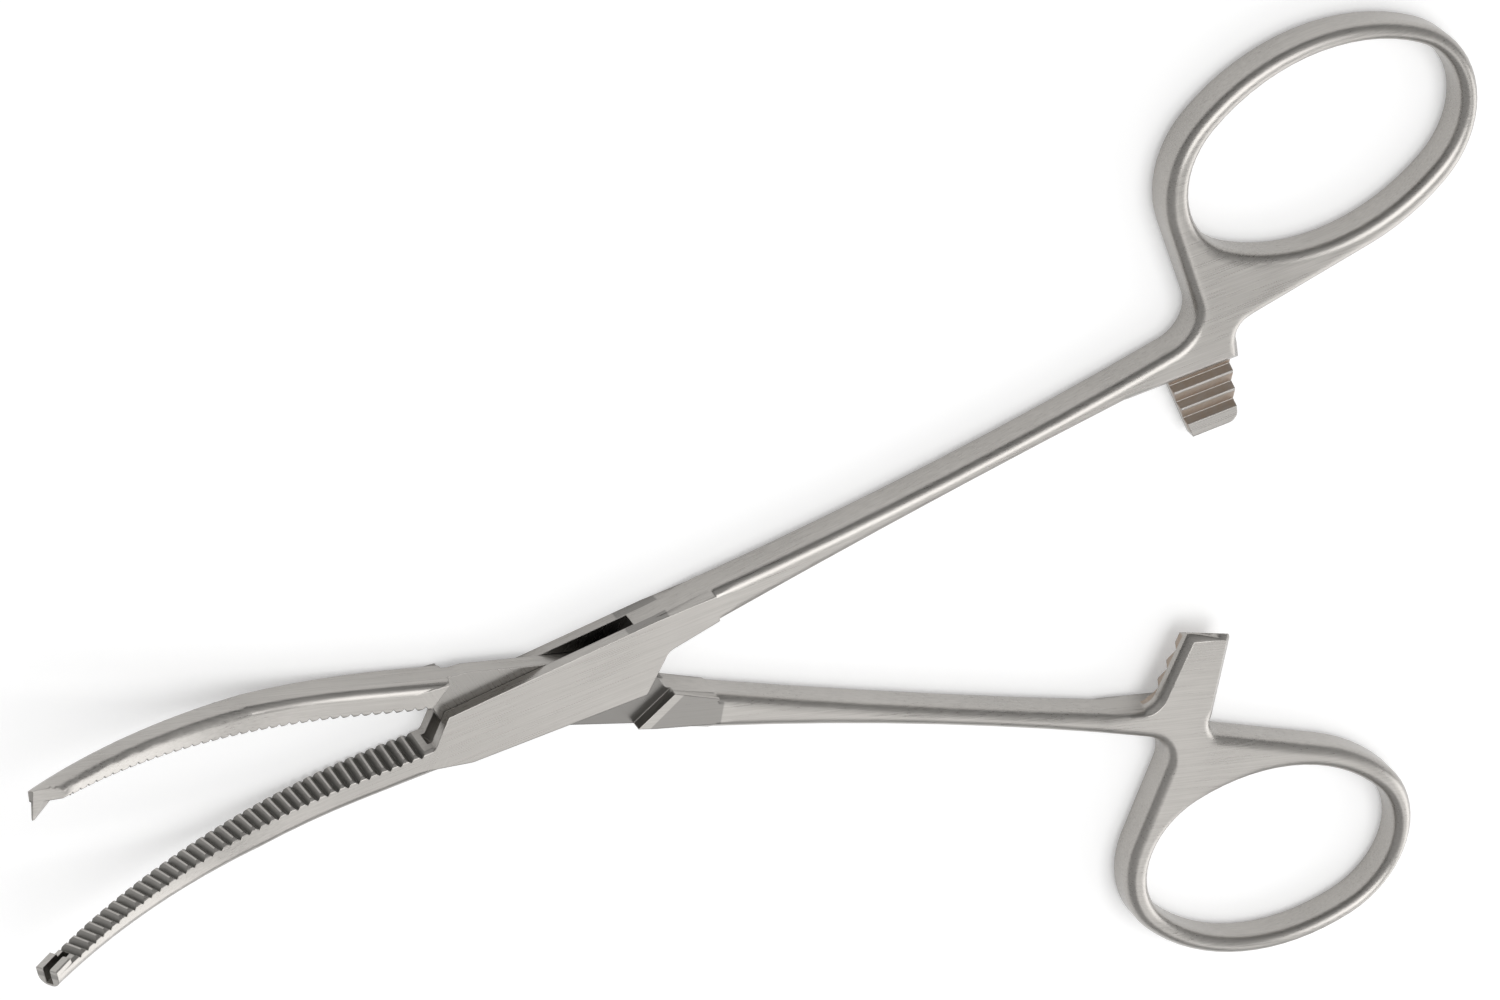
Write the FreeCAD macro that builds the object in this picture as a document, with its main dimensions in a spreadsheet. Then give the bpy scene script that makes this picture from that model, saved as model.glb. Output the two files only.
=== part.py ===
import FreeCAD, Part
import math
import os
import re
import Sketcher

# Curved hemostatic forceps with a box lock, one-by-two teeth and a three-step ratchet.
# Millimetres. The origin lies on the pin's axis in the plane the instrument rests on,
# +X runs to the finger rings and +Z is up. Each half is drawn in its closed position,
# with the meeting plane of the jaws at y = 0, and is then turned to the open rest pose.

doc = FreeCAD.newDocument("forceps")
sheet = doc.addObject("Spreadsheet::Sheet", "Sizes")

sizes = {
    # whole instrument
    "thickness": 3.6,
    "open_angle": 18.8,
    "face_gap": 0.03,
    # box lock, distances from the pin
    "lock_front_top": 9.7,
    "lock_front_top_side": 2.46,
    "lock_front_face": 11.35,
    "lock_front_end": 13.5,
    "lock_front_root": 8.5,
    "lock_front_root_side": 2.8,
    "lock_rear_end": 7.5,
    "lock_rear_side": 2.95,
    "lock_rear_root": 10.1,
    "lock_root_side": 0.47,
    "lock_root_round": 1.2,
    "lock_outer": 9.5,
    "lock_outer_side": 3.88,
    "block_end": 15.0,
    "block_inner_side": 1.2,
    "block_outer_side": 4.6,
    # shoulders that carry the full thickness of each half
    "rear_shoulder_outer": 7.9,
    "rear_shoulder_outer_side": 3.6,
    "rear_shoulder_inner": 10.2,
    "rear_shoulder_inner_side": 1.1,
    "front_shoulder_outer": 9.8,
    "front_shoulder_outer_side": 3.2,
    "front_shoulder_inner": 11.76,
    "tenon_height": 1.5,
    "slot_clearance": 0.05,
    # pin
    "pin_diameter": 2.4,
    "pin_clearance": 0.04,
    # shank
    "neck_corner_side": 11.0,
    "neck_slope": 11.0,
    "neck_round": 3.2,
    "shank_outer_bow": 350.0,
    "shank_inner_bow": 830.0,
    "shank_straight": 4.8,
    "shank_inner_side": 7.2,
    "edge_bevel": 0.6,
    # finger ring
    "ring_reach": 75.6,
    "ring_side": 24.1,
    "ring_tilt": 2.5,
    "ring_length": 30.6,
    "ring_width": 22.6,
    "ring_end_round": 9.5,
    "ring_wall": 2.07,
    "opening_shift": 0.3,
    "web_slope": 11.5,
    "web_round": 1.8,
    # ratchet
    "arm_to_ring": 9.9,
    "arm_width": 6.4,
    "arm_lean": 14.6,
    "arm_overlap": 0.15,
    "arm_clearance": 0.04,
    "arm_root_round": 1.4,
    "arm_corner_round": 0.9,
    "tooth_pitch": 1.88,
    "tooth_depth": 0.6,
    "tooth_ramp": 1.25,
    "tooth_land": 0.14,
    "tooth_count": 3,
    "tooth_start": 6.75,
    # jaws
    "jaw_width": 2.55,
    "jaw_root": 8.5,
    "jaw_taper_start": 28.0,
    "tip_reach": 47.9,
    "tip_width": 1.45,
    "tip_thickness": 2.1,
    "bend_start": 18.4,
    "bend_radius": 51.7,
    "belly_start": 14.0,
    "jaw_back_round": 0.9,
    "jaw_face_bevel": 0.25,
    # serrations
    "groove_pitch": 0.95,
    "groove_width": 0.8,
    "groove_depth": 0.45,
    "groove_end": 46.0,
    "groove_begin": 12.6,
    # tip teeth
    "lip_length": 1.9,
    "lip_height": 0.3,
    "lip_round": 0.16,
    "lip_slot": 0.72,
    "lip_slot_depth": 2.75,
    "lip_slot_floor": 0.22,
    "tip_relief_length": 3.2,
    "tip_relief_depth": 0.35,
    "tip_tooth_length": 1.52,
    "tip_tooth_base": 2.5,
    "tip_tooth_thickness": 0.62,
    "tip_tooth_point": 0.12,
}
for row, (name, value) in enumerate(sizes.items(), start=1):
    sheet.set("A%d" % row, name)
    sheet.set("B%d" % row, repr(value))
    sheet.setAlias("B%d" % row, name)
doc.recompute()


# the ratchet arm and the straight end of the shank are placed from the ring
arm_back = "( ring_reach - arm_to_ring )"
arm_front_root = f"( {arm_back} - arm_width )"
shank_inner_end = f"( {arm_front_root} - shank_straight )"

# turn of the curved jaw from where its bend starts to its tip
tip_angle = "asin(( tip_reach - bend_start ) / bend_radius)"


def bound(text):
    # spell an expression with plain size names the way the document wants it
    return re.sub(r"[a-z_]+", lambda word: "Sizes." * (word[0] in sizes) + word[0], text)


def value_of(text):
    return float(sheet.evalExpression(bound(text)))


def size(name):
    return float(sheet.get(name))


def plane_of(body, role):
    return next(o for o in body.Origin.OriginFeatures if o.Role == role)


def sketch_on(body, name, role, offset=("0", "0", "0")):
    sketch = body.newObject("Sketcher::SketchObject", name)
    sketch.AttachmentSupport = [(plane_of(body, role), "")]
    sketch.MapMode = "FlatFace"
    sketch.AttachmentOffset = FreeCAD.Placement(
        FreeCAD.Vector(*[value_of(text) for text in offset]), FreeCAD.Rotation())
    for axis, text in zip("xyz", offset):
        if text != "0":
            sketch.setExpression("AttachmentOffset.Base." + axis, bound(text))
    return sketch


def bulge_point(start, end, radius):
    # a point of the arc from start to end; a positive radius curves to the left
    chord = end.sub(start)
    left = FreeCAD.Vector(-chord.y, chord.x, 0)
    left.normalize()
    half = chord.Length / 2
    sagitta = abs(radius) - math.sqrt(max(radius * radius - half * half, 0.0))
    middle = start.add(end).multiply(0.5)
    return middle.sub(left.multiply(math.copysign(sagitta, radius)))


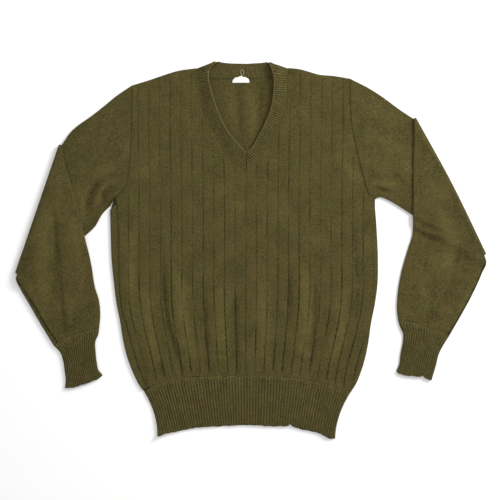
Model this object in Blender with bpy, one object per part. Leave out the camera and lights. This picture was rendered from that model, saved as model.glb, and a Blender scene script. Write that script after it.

▬▬▬▬▬▬

◆ **Given request**: Return each entry from the material above exactly as it appears.

◆ **Exercise result**:
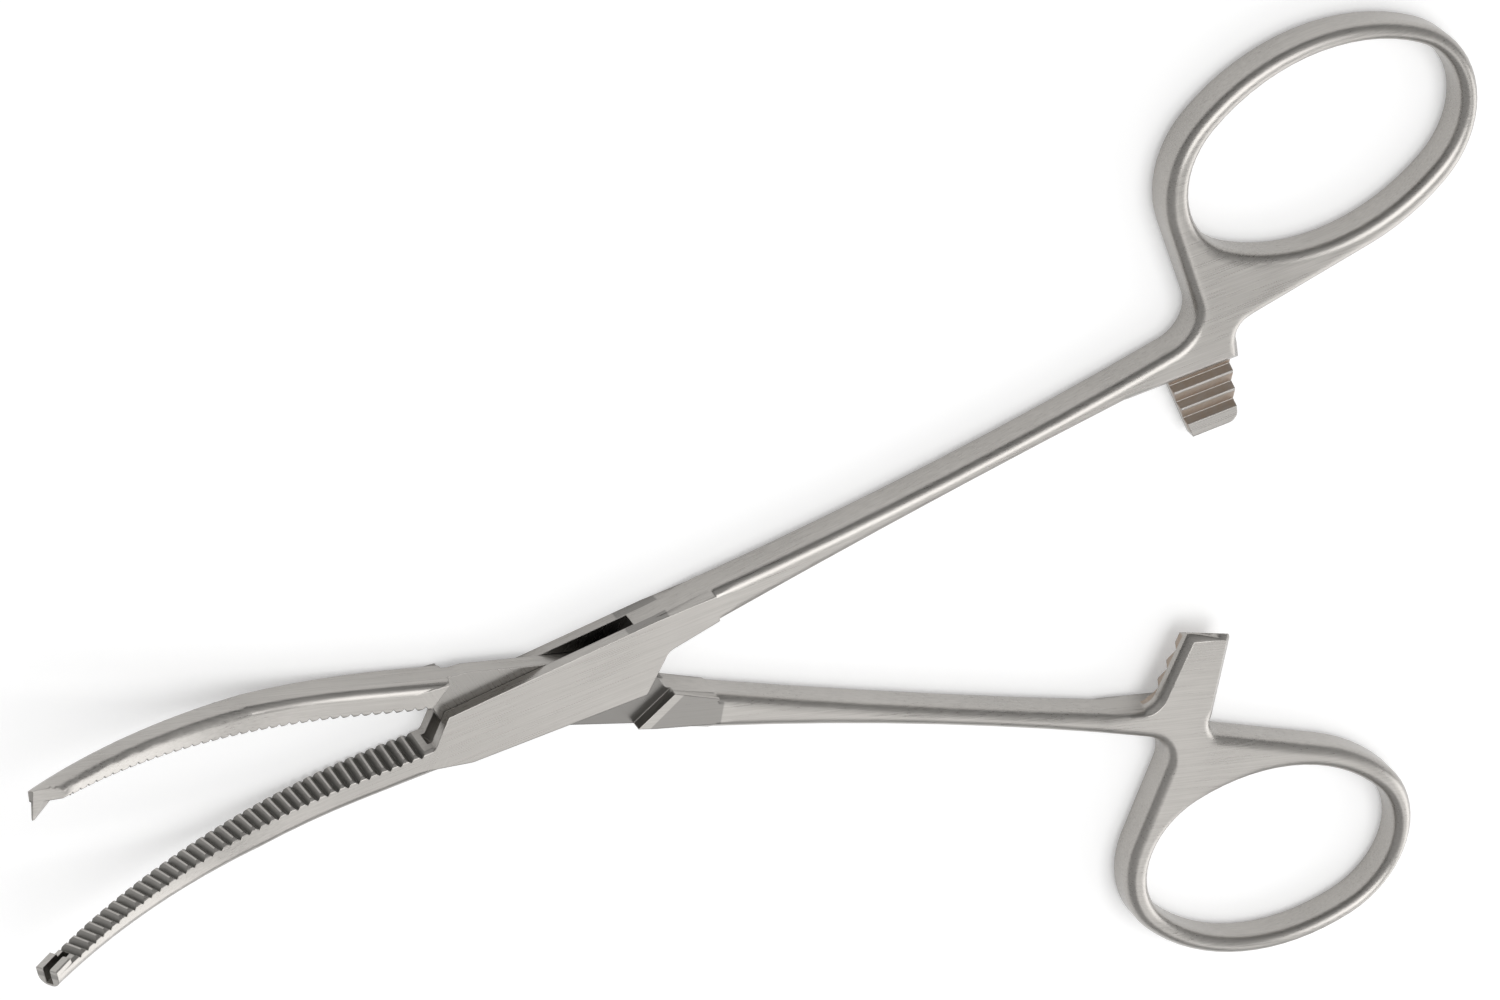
Write the FreeCAD macro that builds the object in this picture as a document, with its main dimensions in a spreadsheet. Then give the bpy scene script that makes this picture from that model, saved as model.glb. Output the two files only.
=== part.py ===
import FreeCAD, Part
import math
import os
import re
import Sketcher

# Curved hemostatic forceps with a box lock, one-by-two teeth and a three-step ratchet.
# Millimetres. The origin lies on the pin's axis in the plane the instrument rests on,
# +X runs to the finger rings and +Z is up. Each half is drawn in its closed position,
# with the meeting plane of the jaws at y = 0, and is then turned to the open rest pose.

doc = FreeCAD.newDocument("forceps")
sheet = doc.addObject("Spreadsheet::Sheet", "Sizes")

sizes = {
    # whole instrument
    "thickness": 3.6,
    "open_angle": 18.8,
    "face_gap": 0.03,
    # box lock, distances from the pin
    "lock_front_top": 9.7,
    "lock_front_top_side": 2.46,
    "lock_front_face": 11.35,
    "lock_front_end": 13.5,
    "lock_front_root": 8.5,
    "lock_front_root_side": 2.8,
    "lock_rear_end": 7.5,
    "lock_rear_side": 2.95,
    "lock_rear_root": 10.1,
    "lock_root_side": 0.47,
    "lock_root_round": 1.2,
    "lock_outer": 9.5,
    "lock_outer_side": 3.88,
    "block_end": 15.0,
    "block_inner_side": 1.2,
    "block_outer_side": 4.6,
    # shoulders that carry the full thickness of each half
    "rear_shoulder_outer": 7.9,
    "rear_shoulder_outer_side": 3.6,
    "rear_shoulder_inner": 10.2,
    "rear_shoulder_inner_side": 1.1,
    "front_shoulder_outer": 9.8,
    "front_shoulder_outer_side": 3.2,
    "front_shoulder_inner": 11.76,
    "tenon_height": 1.5,
    "slot_clearance": 0.05,
    # pin
    "pin_diameter": 2.4,
    "pin_clearance": 0.04,
    # shank
    "neck_corner_side": 11.0,
    "neck_slope": 11.0,
    "neck_round": 3.2,
    "shank_outer_bow": 350.0,
    "shank_inner_bow": 830.0,
    "shank_straight": 4.8,
    "shank_inner_side": 7.2,
    "edge_bevel": 0.6,
    # finger ring
    "ring_reach": 75.6,
    "ring_side": 24.1,
    "ring_tilt": 2.5,
    "ring_length": 30.6,
    "ring_width": 22.6,
    "ring_end_round": 9.5,
    "ring_wall": 2.07,
    "opening_shift": 0.3,
    "web_slope": 11.5,
    "web_round": 1.8,
    # ratchet
    "arm_to_ring": 9.9,
    "arm_width": 6.4,
    "arm_lean": 14.6,
    "arm_overlap": 0.15,
    "arm_clearance": 0.04,
    "arm_root_round": 1.4,
    "arm_corner_round": 0.9,
    "tooth_pitch": 1.88,
    "tooth_depth": 0.6,
    "tooth_ramp": 1.25,
    "tooth_land": 0.14,
    "tooth_count": 3,
    "tooth_start": 6.75,
    # jaws
    "jaw_width": 2.55,
    "jaw_root": 8.5,
    "jaw_taper_start": 28.0,
    "tip_reach": 47.9,
    "tip_width": 1.45,
    "tip_thickness": 2.1,
    "bend_start": 18.4,
    "bend_radius": 51.7,
    "belly_start": 14.0,
    "jaw_back_round": 0.9,
    "jaw_face_bevel": 0.25,
    # serrations
    "groove_pitch": 0.95,
    "groove_width": 0.8,
    "groove_depth": 0.45,
    "groove_end": 46.0,
    "groove_begin": 12.6,
    # tip teeth
    "lip_length": 1.9,
    "lip_height": 0.3,
    "lip_round": 0.16,
    "lip_slot": 0.72,
    "lip_slot_depth": 2.75,
    "lip_slot_floor": 0.22,
    "tip_relief_length": 3.2,
    "tip_relief_depth": 0.35,
    "tip_tooth_length": 1.52,
    "tip_tooth_base": 2.5,
    "tip_tooth_thickness": 0.62,
    "tip_tooth_point": 0.12,
}
for row, (name, value) in enumerate(sizes.items(), start=1):
    sheet.set("A%d" % row, name)
    sheet.set("B%d" % row, repr(value))
    sheet.setAlias("B%d" % row, name)
doc.recompute()


# the ratchet arm and the straight end of the shank are placed from the ring
arm_back = "( ring_reach - arm_to_ring )"
arm_front_root = f"( {arm_back} - arm_width )"
shank_inner_end = f"( {arm_front_root} - shank_straight )"

# turn of the curved jaw from where its bend starts to its tip
tip_angle = "asin(( tip_reach - bend_start ) / bend_radius)"


def bound(text):
    # spell an expression with plain size names the way the document wants it
    return re.sub(r"[a-z_]+", lambda word: "Sizes." * (word[0] in sizes) + word[0], text)


def value_of(text):
    return float(sheet.evalExpression(bound(text)))


def size(name):
    return float(sheet.get(name))


def plane_of(body, role):
    return next(o for o in body.Origin.OriginFeatures if o.Role == role)


def sketch_on(body, name, role, offset=("0", "0", "0")):
    sketch = body.newObject("Sketcher::SketchObject", name)
    sketch.AttachmentSupport = [(plane_of(body, role), "")]
    sketch.MapMode = "FlatFace"
    sketch.AttachmentOffset = FreeCAD.Placement(
        FreeCAD.Vector(*[value_of(text) for text in offset]), FreeCAD.Rotation())
    for axis, text in zip("xyz", offset):
        if text != "0":
            sketch.setExpression("AttachmentOffset.Base." + axis, bound(text))
    return sketch


def bulge_point(start, end, radius):
    # a point of the arc from start to end; a positive radius curves to the left
    chord = end.sub(start)
    left = FreeCAD.Vector(-chord.y, chord.x, 0)
    left.normalize()
    half = chord.Length / 2
    sagitta = abs(radius) - math.sqrt(max(radius * radius - half * half, 0.0))
    middle = start.add(end).multiply(0.5)
    return middle.sub(left.multiply(math.copysign(sagitta, radius)))


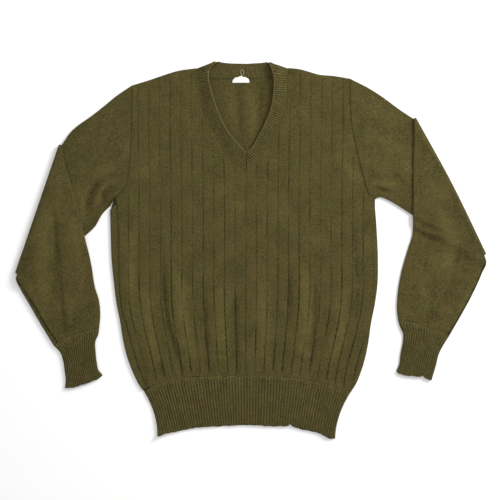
Model this object in Blender with bpy, one object per part. Leave out the camera and lights. This picture was rendered from that model, saved as model.glb, and a Blender scene script. Write that script after it.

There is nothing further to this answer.